The New York Times reported last week that more land burned in Quebec, Canada in June than in the previous 20 years combined. Remember the smoky haze we were breathing along the eastern coast of the Atlantic seaboard? More than 25 million acres have burned in Canada this summer and hundreds of fires are still classified as “out of control.” The dense forests of Canada, like the Amazon rain forests, are the earth’s best defenses against global warming as they breathe in carbon dioxide and exhale oxygen for the earth’s mammal population. We are losing them at an alarming rate.

Professor Ian Lowe, head of the school of science at Griffith University in Australia recalled reading the 1985 report linking greenhouse gasses to climate change.

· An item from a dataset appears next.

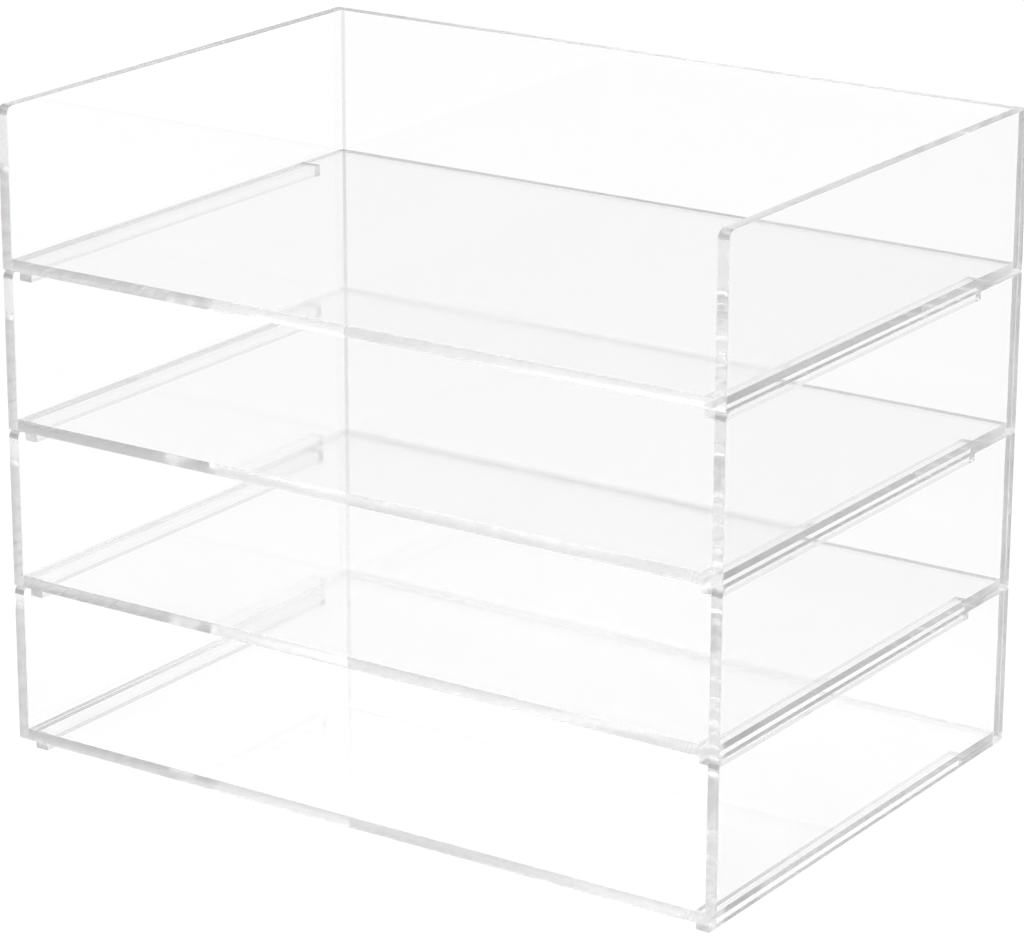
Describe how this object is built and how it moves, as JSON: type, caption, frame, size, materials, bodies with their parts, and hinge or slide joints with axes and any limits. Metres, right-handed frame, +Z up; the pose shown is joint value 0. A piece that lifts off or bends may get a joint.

He said, “Now all the projected changes are happening. I reflect on how much needless environmental damage and human suffering will results from the work of those politicians, business leaders and public figures who have prevented concerted actions. History will judge them very harshly.”

I had a wonderful day in Blowing Rock last Friday, but I carry an underlying lament in my backpack, because we are not taking these prophetic warnings seriously enough. I have the means to escape the heat and find a reprieve. Most of the world’s 8 billion people don’t have that luxury. That’s why addressing climate change is the single most important thing we can do to relieve suffering and aid the impoverished. We must take dramatic action now, if we are to avoid an environmental crisis that leads to economic peril.